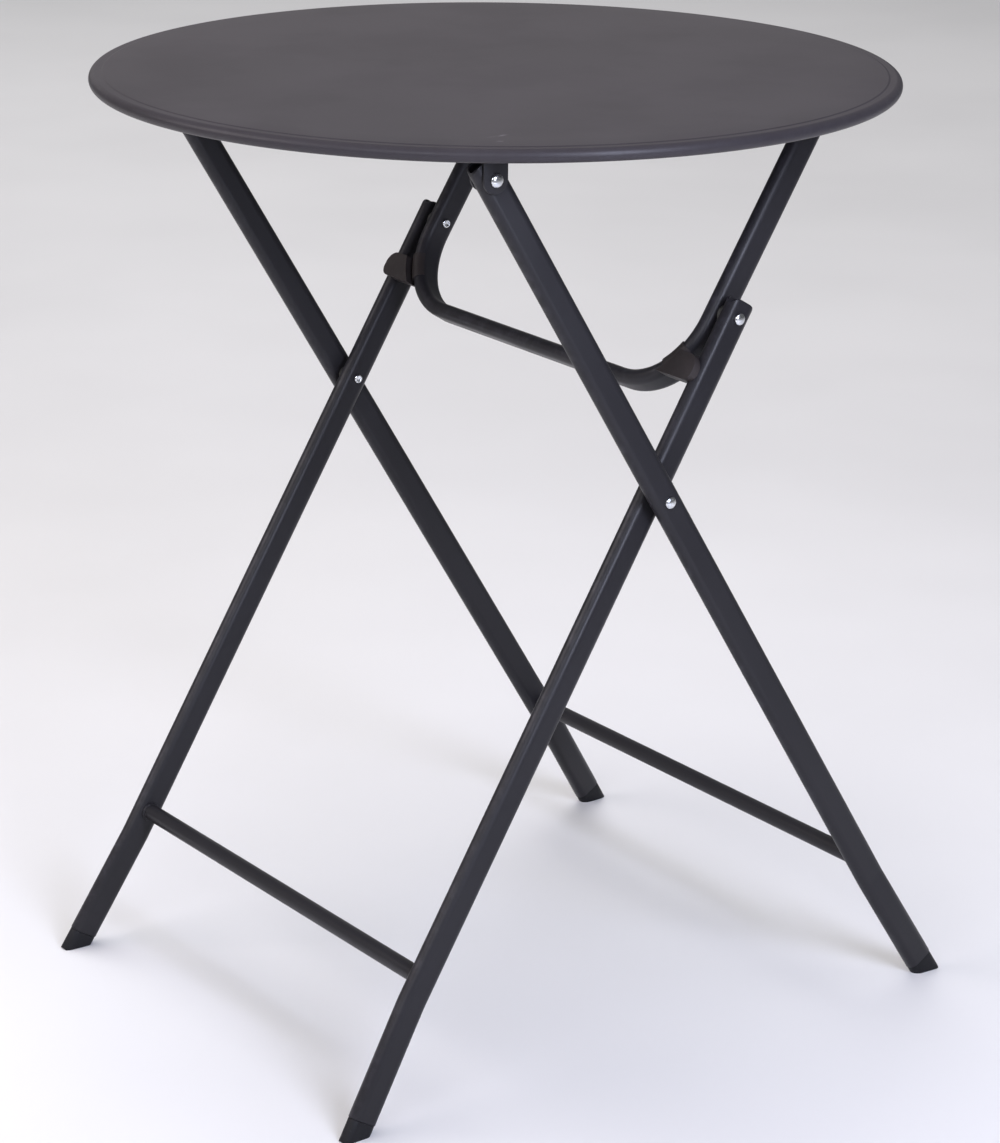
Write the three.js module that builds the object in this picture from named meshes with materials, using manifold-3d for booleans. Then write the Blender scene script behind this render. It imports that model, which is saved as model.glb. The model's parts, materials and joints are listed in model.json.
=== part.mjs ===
// Folding bistro table: a round sheet-metal top on two pairs of crossed flat-oval legs, held
// open by a U-shaped bail. Units are millimetres, +Z is up, the floor is z = 0 and the table
// is centred on the Z axis. The hinge axes run along Y.

import * as THREE from 'three';
import { mergeVertices } from 'three/addons/utils/BufferGeometryUtils.js';
import Module from 'manifold-3d';

const wasm = await Module();
wasm.setup();

// ---------------------------------------------------------------- driving dimensions

const TOP_RADIUS = 300; // outside of the rolled rim
const HEIGHT = 712; // floor to the flat field of the top
const BEAD_RADIUS = 5; // rolled rim, outside
const SHEET = 1.4; // sheet of the top and the curl
const RIM_DROP = 0.5; // crown of the rim below the field
const STEP_RADIUS = 290; // pressed step between field and rim
const STEP_WIDTH = 1.6;

const TUBE_WIDE = 23; // flat-oval tube, across the flats' long way
const TUBE_THIN = 12; // flat-oval tube, thickness along Y
const WALL = 1.5;

const CROSS_Z = 430.5; // height of the crossing pivots
const HINGE_Z = 684.5; // height of the hinges under the top
const INNER_TILT = THREE.MathUtils.degToRad(31.15);
const OUTER_TILT = THREE.MathUtils.degToRad(31.65);

const OUTER_Y = 211; // middle planes of the tubes, each side of the middle
const INNER_Y = 194;
const BAIL_Y = 177;

const TUBE_FOOT_Z = 11; // the tubes end here, caps fill the rest down to the floor
const SPLAY = 7; // sideways set of the feet at floor level
const SPLAY_S = 401; // along the leg from the crossing to the kink
const STRETCHER_S = 381.5; // along the leg from the crossing to the stretcher
const STRETCHER_RADIUS = 6.5;

const OUTER_END = 15; // tube past its top hinge
const INNER_END = 13; // tube past the bail rivet
const BAIL_END = 12; // tube past its hinge

const BAIL_DROP = 68; // bail crossbar below the bail rivet
const BAIL_BEND = 60; // bend radius of the tube's middle line

const PIN_RADIUS = 3;
const HOLE_RADIUS = 3.3;
const HEAD_RADIUS = 4.5;
const HINGE_HEAD_RADIUS = 5; // rivets of the leg hinges
const HEAD_HEIGHT = 3;
const LOW_HEAD_HEIGHT = 1.6; // rivets of the bail hinges
const TAIL_RADIUS = 3.5;
const TAIL_HEIGHT = 2;
const WASHER_RADIUS = 7;
const GAP = 0.3; // air between pieces that touch

const RAIL_WIDE = 40;
const RAIL_THICK = 2.5;
const RAIL_OVERHANG = 14; // rail past the middle planes of its tubes
const PLATE = 2; // bracket plate
const TAB_GAP = 0.5; // bracket tab to tube
const TAB_RADIUS = 10;

const CAP_INSET = 0.4; // foot cap inside the tube's outline, all round
const PLUG_LENGTH = 16; // cap inside the tube
const TOE_TRIM = 2.6; // level cut off the toe's point
const WELD_LENGTH = 3.6; // weld bead at a stretcher's end
const WELD_HEIGHT = 1.8;

const CLIP_LOW = -57.5; // clip block along the bail, from the bail rivet
const CLIP_HIGH = -37.5;
const CLIP_OUT_Y = 197.5;
const CLIP_PROUD = 5; // block past the bail's rounded edge
const CLIP_DEEP = -4; // the block ends here, across the bail
const CLIP_BIG_CORNER = 10;
const CLIP_SMALL_CORNER = 7;
const SLEEVE = 0.8; // wall of the clip's sleeve on the bail
const SLEEVE_DEEP = -8; // the sleeve ends here, across the bail
const SLEEVE_FIRST = THREE.MathUtils.degToRad(24); // sleeve ends, round the bail's bend
const SLEEVE_LAST = THREE.MathUtils.degToRad(45);

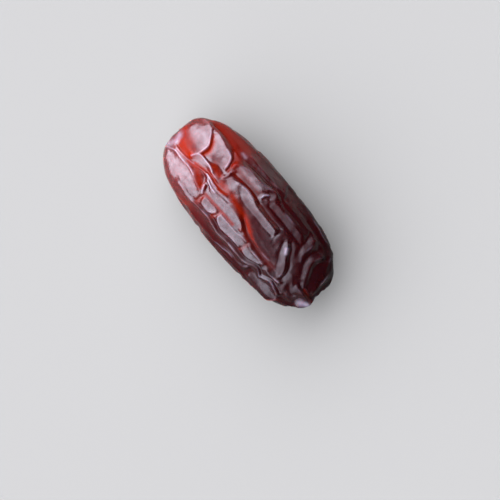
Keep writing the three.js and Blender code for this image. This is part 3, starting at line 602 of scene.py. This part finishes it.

--------

Print the records above in full, exactly.

■ Correct response
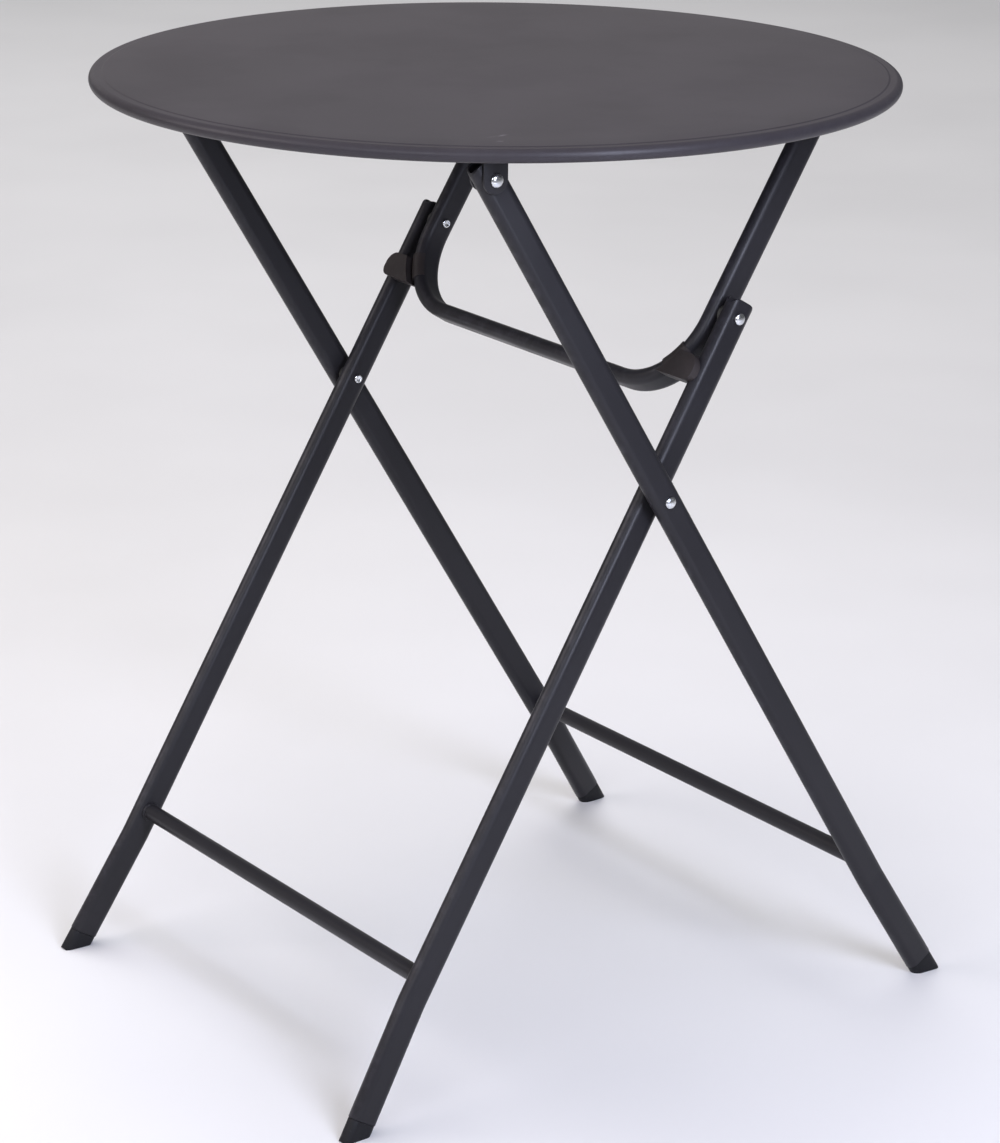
Write the three.js module that builds the object in this picture from named meshes with materials, using manifold-3d for booleans. Then write the Blender scene script behind this render. It imports that model, which is saved as model.glb. The model's parts, materials and joints are listed in model.json.
=== part.mjs ===
// Folding bistro table: a round sheet-metal top on two pairs of crossed flat-oval legs, held
// open by a U-shaped bail. Units are millimetres, +Z is up, the floor is z = 0 and the table
// is centred on the Z axis. The hinge axes run along Y.

import * as THREE from 'three';
import { mergeVertices } from 'three/addons/utils/BufferGeometryUtils.js';
import Module from 'manifold-3d';

const wasm = await Module();
wasm.setup();

// ---------------------------------------------------------------- driving dimensions

const TOP_RADIUS = 300; // outside of the rolled rim
const HEIGHT = 712; // floor to the flat field of the top
const BEAD_RADIUS = 5; // rolled rim, outside
const SHEET = 1.4; // sheet of the top and the curl
const RIM_DROP = 0.5; // crown of the rim below the field
const STEP_RADIUS = 290; // pressed step between field and rim
const STEP_WIDTH = 1.6;

const TUBE_WIDE = 23; // flat-oval tube, across the flats' long way
const TUBE_THIN = 12; // flat-oval tube, thickness along Y
const WALL = 1.5;

const CROSS_Z = 430.5; // height of the crossing pivots
const HINGE_Z = 684.5; // height of the hinges under the top
const INNER_TILT = THREE.MathUtils.degToRad(31.15);
const OUTER_TILT = THREE.MathUtils.degToRad(31.65);

const OUTER_Y = 211; // middle planes of the tubes, each side of the middle
const INNER_Y = 194;
const BAIL_Y = 177;

const TUBE_FOOT_Z = 11; // the tubes end here, caps fill the rest down to the floor
const SPLAY = 7; // sideways set of the feet at floor level
const SPLAY_S = 401; // along the leg from the crossing to the kink
const STRETCHER_S = 381.5; // along the leg from the crossing to the stretcher
const STRETCHER_RADIUS = 6.5;

const OUTER_END = 15; // tube past its top hinge
const INNER_END = 13; // tube past the bail rivet
const BAIL_END = 12; // tube past its hinge

const BAIL_DROP = 68; // bail crossbar below the bail rivet
const BAIL_BEND = 60; // bend radius of the tube's middle line

const PIN_RADIUS = 3;
const HOLE_RADIUS = 3.3;
const HEAD_RADIUS = 4.5;
const HINGE_HEAD_RADIUS = 5; // rivets of the leg hinges
const HEAD_HEIGHT = 3;
const LOW_HEAD_HEIGHT = 1.6; // rivets of the bail hinges
const TAIL_RADIUS = 3.5;
const TAIL_HEIGHT = 2;
const WASHER_RADIUS = 7;
const GAP = 0.3; // air between pieces that touch

const RAIL_WIDE = 40;
const RAIL_THICK = 2.5;
const RAIL_OVERHANG = 14; // rail past the middle planes of its tubes
const PLATE = 2; // bracket plate
const TAB_GAP = 0.5; // bracket tab to tube
const TAB_RADIUS = 10;

const CAP_INSET = 0.4; // foot cap inside the tube's outline, all round
const PLUG_LENGTH = 16; // cap inside the tube
const TOE_TRIM = 2.6; // level cut off the toe's point
const WELD_LENGTH = 3.6; // weld bead at a stretcher's end
const WELD_HEIGHT = 1.8;

const CLIP_LOW = -57.5; // clip block along the bail, from the bail rivet
const CLIP_HIGH = -37.5;
const CLIP_OUT_Y = 197.5;
const CLIP_PROUD = 5; // block past the bail's rounded edge
const CLIP_DEEP = -4; // the block ends here, across the bail
const CLIP_BIG_CORNER = 10;
const CLIP_SMALL_CORNER = 7;
const SLEEVE = 0.8; // wall of the clip's sleeve on the bail
const SLEEVE_DEEP = -8; // the sleeve ends here, across the bail
const SLEEVE_FIRST = THREE.MathUtils.degToRad(24); // sleeve ends, round the bail's bend
const SLEEVE_LAST = THREE.MathUtils.degToRad(45);

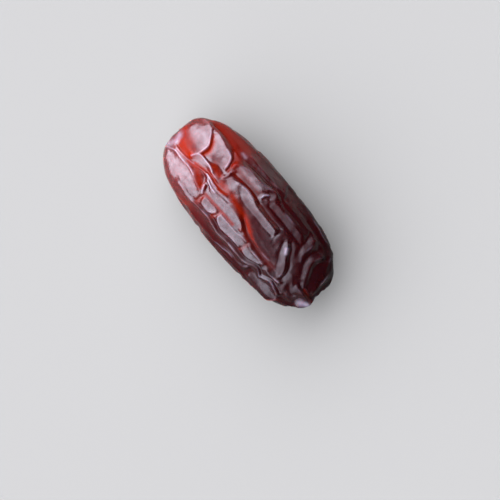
Keep writing the three.js and Blender code for this image. This is part 3, starting at line 602 of scene.py. This part finishes it.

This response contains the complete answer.